■ SET EXERCISE
Begin with the line that contains "joined.object = add_ring()", end with the line that contains "imported = [obj", and extract exactly that stretch of lines.

■ GIVEN MATERIAL
========================================
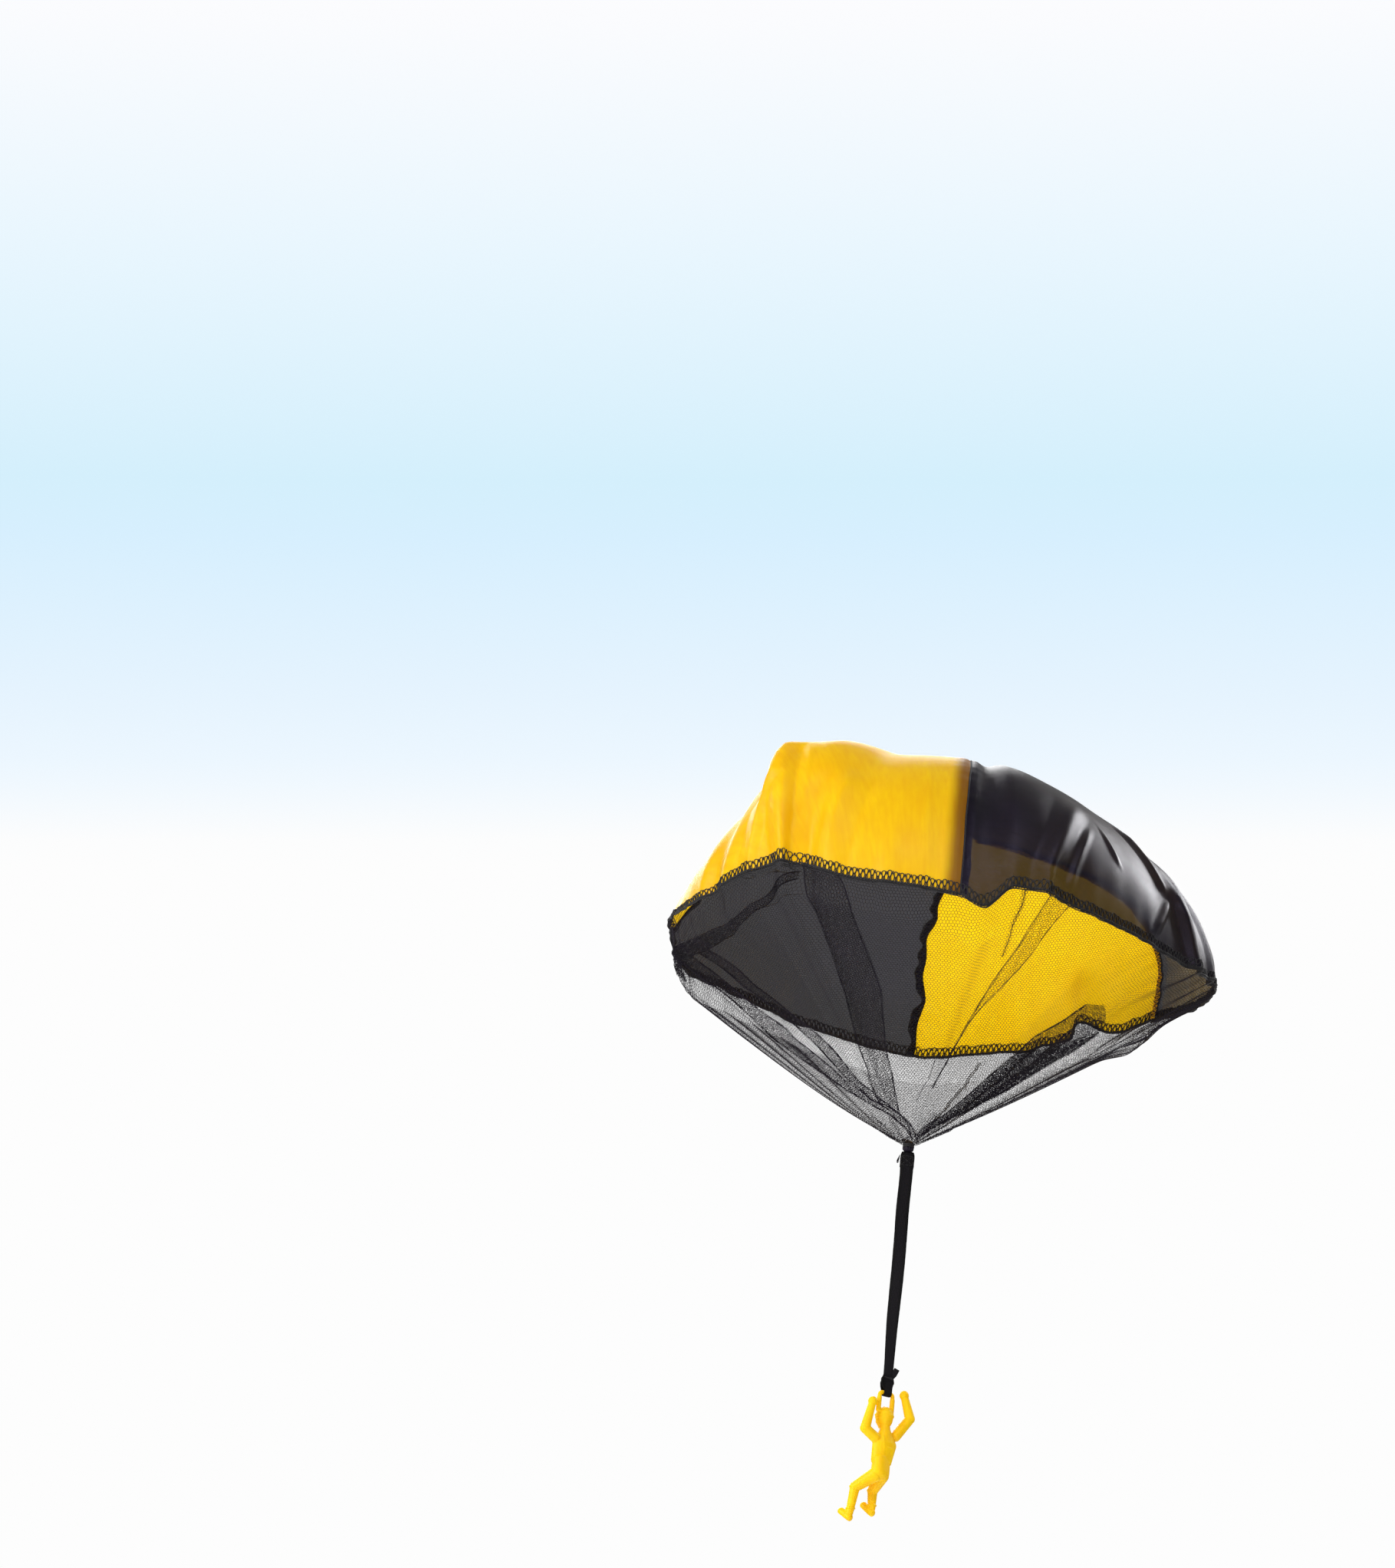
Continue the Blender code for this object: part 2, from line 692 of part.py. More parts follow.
# Half width, depth and height of the body at each place, as shares of the figure's height.
body_shares = {
    "head": (0.065, 0.066, 0.082),
    "helmet": (0.066, 0.069, 0.066),
    "throat": (0.035, 0.035, 0.040),
    "nape": (0.043, 0.037, 0.028),
    "collar": (0.046, 0.038, 0.030),
    "chest": (0.098, 0.062, 0.060),
    "waist": (0.084, 0.057, 0.054),
    "hips": (0.085, 0.062, 0.060),
    "shoulder": (0.039, 0.039, 0.039),
    "elbow": (0.036, 0.036, 0.036),
    "wrist": (0.020, 0.022, 0.023),
    "hand": (0.031, 0.027, 0.031),
    "hip": (0.053, 0.053, 0.053),
    "knee": (0.039, 0.039, 0.039),
    "shin": (0.038, 0.038, 0.038),
    "ankle": (0.028, 0.030, 0.030),
    "heel": (0.031, 0.031, 0.031),
    "toe": (0.028, 0.028, 0.027),
}


def place_of(name):
    return ring_centre + Vector(figure_place_shares[name]) * figure_height


def ball(shaping, centre, shares, turn):
    """An ellipsoid turned round the upright, to be fused with its neighbours."""
    made = bmesh.ops.create_icosphere(shaping, subdivisions=3, radius=figure_height)
    stretch = Matrix.Translation(centre) @ Matrix.Rotation(turn, 4, "Z")
    stretch = stretch @ Matrix.Diagonal((*shares, 1))
    bmesh.ops.transform(shaping, matrix=stretch, verts=made["verts"])


def limb(shaping, start, end, start_body, end_body, turn, balls=7):
    """A tapered run of ellipsoids from one place to the next."""
    first, last = body_shares[start_body], body_shares[end_body]
    for k in range(balls + 1):
        way = k / balls
        ball(shaping, start.lerp(end, way), [a + (b - a) * way for a, b in zip(first, last)], turn)


def add_limbs(shaping):
    turn, hips_turn = figure_turn, figure_hips_turn
    head, neck, chest = place_of("head"), place_of("neck"), place_of("chest")
    waist, hips = place_of("waist"), place_of("hips")
    ball(shaping, head, body_shares["head"], turn)
    ball(shaping, head + Vector((0, 0, helmet_rise)), body_shares["helmet"], turn)
    limb(shaping, head, neck, "throat", "nape", turn)
    limb(shaping, neck, chest, "collar", "chest", turn)
    limb(shaping, chest, waist, "chest", "waist", turn)
    limb(shaping, waist, hips, "waist", "hips", hips_turn)
    for side in ("left", "right"):
        shoulder, elbow, hand = [place_of(side + part) for part in ("_shoulder", "_elbow", "_hand")]
        limb(shaping, shoulder, elbow, "shoulder", "elbow", turn)
        limb(shaping, elbow, hand, "elbow", "wrist", turn)
        ball(shaping, hand, body_shares["hand"], turn)
        hip, knee, ankle = [place_of(side + part) for part in ("_hip", "_knee", "_ankle")]
        heel, toe = place_of(side + "_heel"), place_of(side + "_toe")
        limb(shaping, hip, knee, "hip", "knee", hips_turn)
        limb(shaping, knee, ankle, "shin", "ankle", hips_turn)
        limb(shaping, heel, toe, "heel", "toe", hips_turn)


def add_helper(name, points, faces):
    """A cutter or an addition for a Boolean, which isn't a piece."""
    mesh = bpy.data.meshes.new(name)
    mesh.from_pydata([tuple(point - ring_centre) for point in points], [], faces)
    shaping = bmesh.new()
    shaping.from_mesh(mesh)
    bmesh.ops.recalc_face_normals(shaping, faces=shaping.faces)
    shaping.to_mesh(mesh)
    shaping.free()
    helper = bpy.data.objects.new(name, mesh)
    helper.parent = ring_axis
    helper.hide_render = True
    helper.display_type = "WIRE"
    bpy.context.scene.collection.objects.link(helper)
    return helper


def ring_route():
    """Sideways and upward places along the middle of the helmet ring's wire, down into the helmet."""
    foot, low = figure_height * ring_foot_share, -figure_height * ring_height_share
    route = [(-foot, low)]
    for start, middle in ((180, ring_corner - ring_half_width), (90, ring_half_width - ring_corner)):
        for k in range(4):
            angle = math.radians(start - 30 * k)
            route.append((middle + ring_corner * math.cos(angle), ring_corner * (math.sin(angle) - 1)))
    return route + [(foot, low)]


def add_ring():
    """The wire of the helmet ring, whose bar is the figure's joint axis."""
    side, ahead = turned(figure_turn)
    route = [ring_centre + side * x + Vector((0, 0, z)) for x, z in ring_route()]
    sides = 12
    loops = []
    for i, place in enumerate(route):
        along = (route[min(i + 1, len(route) - 1)] - route[max(i - 1, 0)]).normalized()
        across = along.cross(ahead).normalized()
        loop = []
        for k in range(sides):
            angle = 2 * math.pi * k / sides
            loop.append(place + (ahead * math.cos(angle) + across * math.sin(angle)) * ring_wire)
        loops.append(loop)
    return add_helper("ring_form", *loft(loops))


def sole_normal(side):
    along = (place_of(side + "_toe") - place_of(side + "_heel")).normalized()
    return (along * along.z - Vector((0, 0, 1))).normalized(), along


def add_sole_cutter(side):
    """A block under one boot, which cuts its sole flat."""
    normal, along = sole_normal(side)
    across = normal.cross(along)
    face = place_of(side + "_heel") + normal * sole_depth
    points = []
    for depth in (0, sole_cutter_size):
        for x, y in ((-1, -1), (1, -1), (1, 1), (-1, 1)):
            points.append(face + normal * depth + (along * x + across * y) * sole_cutter_size)
    faces = [(0, 1, 2, 3), (7, 6, 5, 4)]
    faces += [(i, (i + 1) % 4, (i + 1) % 4 + 4, i + 4) for i in range(4)]
    return add_helper(side + "_sole_cutter", points, faces)


def add_figure():
    mesh = bpy.data.meshes.new("figure")
    shaping = bmesh.new()
    add_limbs(shaping)
    bmesh.ops.translate(shaping, vec=-ring_centre, verts=shaping.verts)
    shaping.to_mesh(mesh)
    shaping.free()
    mesh.materials.append(finish_material("figure", figure_yellow, 0.4))
    figure = bpy.data.objects.new("figure", mesh)
    figure.parent = ring_axis
    bpy.context.scene.collection.objects.link(figure)
    fuse = figure.modifiers.new("fuse", "REMESH")
    fuse.mode = "VOXEL"
    fuse.voxel_size = remesh_size
    fuse.use_smooth_shade = True
    soften = figure.modifiers.new("soften", "SMOOTH")
    soften.factor = 0.5
    soften.iterations = 5
    thin = figure.modifiers.new("thin", "DECIMATE")
    thin.ratio = figure_face_share
    joined = figure.modifiers.new("ring", "BOOLEAN")
    joined.operation = "UNION"
    joined.object = add_ring()
    for side in ("left", "right"):
        cut = figure.modifiers.new(side + "_sole", "BOOLEAN")
        cut.operation = "DIFFERENCE"
        cut.object = add_sole_cutter(side)


add_figure()
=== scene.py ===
import json
import math

import bmesh
import bpy
import numpy as np
from mathutils import Matrix, Vector

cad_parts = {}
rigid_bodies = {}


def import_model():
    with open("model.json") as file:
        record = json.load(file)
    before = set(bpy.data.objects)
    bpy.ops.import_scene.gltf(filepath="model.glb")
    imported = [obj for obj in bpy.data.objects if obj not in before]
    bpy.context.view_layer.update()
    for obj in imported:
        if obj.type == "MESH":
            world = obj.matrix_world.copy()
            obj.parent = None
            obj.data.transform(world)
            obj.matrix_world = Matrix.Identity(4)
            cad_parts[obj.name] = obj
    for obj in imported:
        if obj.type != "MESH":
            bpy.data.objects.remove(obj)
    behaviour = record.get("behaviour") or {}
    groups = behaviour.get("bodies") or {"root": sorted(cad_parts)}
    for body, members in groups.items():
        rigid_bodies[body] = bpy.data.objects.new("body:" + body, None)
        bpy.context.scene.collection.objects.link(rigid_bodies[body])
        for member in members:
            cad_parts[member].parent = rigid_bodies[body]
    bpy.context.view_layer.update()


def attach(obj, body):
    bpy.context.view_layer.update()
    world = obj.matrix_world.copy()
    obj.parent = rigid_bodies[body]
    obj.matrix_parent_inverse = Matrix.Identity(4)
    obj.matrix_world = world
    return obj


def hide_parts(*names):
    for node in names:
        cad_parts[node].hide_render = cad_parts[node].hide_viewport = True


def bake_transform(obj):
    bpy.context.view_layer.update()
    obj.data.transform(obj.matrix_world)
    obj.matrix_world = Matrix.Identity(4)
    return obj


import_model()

mm = 0.001


def linear(hexColour):
    parts = [int(hexColour[i:i + 2], 16) / 255 for i in (1, 3, 5)]
    return [p / 12.92 if p <= 0.04045 else ((p + 0.055) / 1.055) ** 2.4 for p in parts] + [1.0]


def node(tree, kind, inputs=None, **settings):
    made = tree.nodes.new("ShaderNode" + kind)
    for name, value in settings.items():
        setattr(made, name, value)
    for place, value in (inputs or {}).items():
        if isinstance(value, bpy.types.NodeSocket):
            tree.links.new(value, made.inputs[place])
        else:
            made.inputs[place].default_value = value
    return made


def maths(tree, operation, *values):
    return node(tree, "Math", dict(enumerate(values)), operation=operation).outputs[0]


def mapped(tree, value, low, high, newLow, newHigh):
    return node(tree, "MapRange", {0: value, 1: low, 2: high, 3: newLow, 4: newHigh}).outputs[0]


def noise(tree, place, scale, detail, roughness=0.5):
    made = node(tree, "TexNoise", {"Vector": place, "Scale": scale, "Detail": detail, "Roughness": roughness})
    return made.outputs["Fac"]


def bumped(tree, height, strength, distance):
    return node(tree, "Bump", {"Height": height, "Strength": strength, "Distance": distance}).outputs[0]


def ramp(tree, factor, stops):
    made = node(tree, "ValToRGB", {"Fac": factor})
    elements = made.color_ramp.elements
    while len(elements) < len(stops):
        elements.new(0.5)
    for element, (place, colour) in zip(elements, stops):
        element.position = place
        element.color = linear(colour)
    return made.outputs["Color"]


def startMaterial(name):
    material = bpy.data.materials.new(name)
    material.use_nodes = True
    material.node_tree.nodes.clear()
    return material, material.node_tree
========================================
■ SOLUTION FOR THIS PROBLEM
    joined.object = add_ring()
    for side in ("left", "right"):
        cut = figure.modifiers.new(side + "_sole", "BOOLEAN")
        cut.operation = "DIFFERENCE"
        cut.object = add_sole_cutter(side)


add_figure()
=== scene.py ===
import json
import math

import bmesh
import bpy
import numpy as np
from mathutils import Matrix, Vector

cad_parts = {}
rigid_bodies = {}


def import_model():
    with open("model.json") as file:
        record = json.load(file)
    before = set(bpy.data.objects)
    bpy.ops.import_scene.gltf(filepath="model.glb")
    imported = [obj for obj in bpy.data.objects if obj not in before]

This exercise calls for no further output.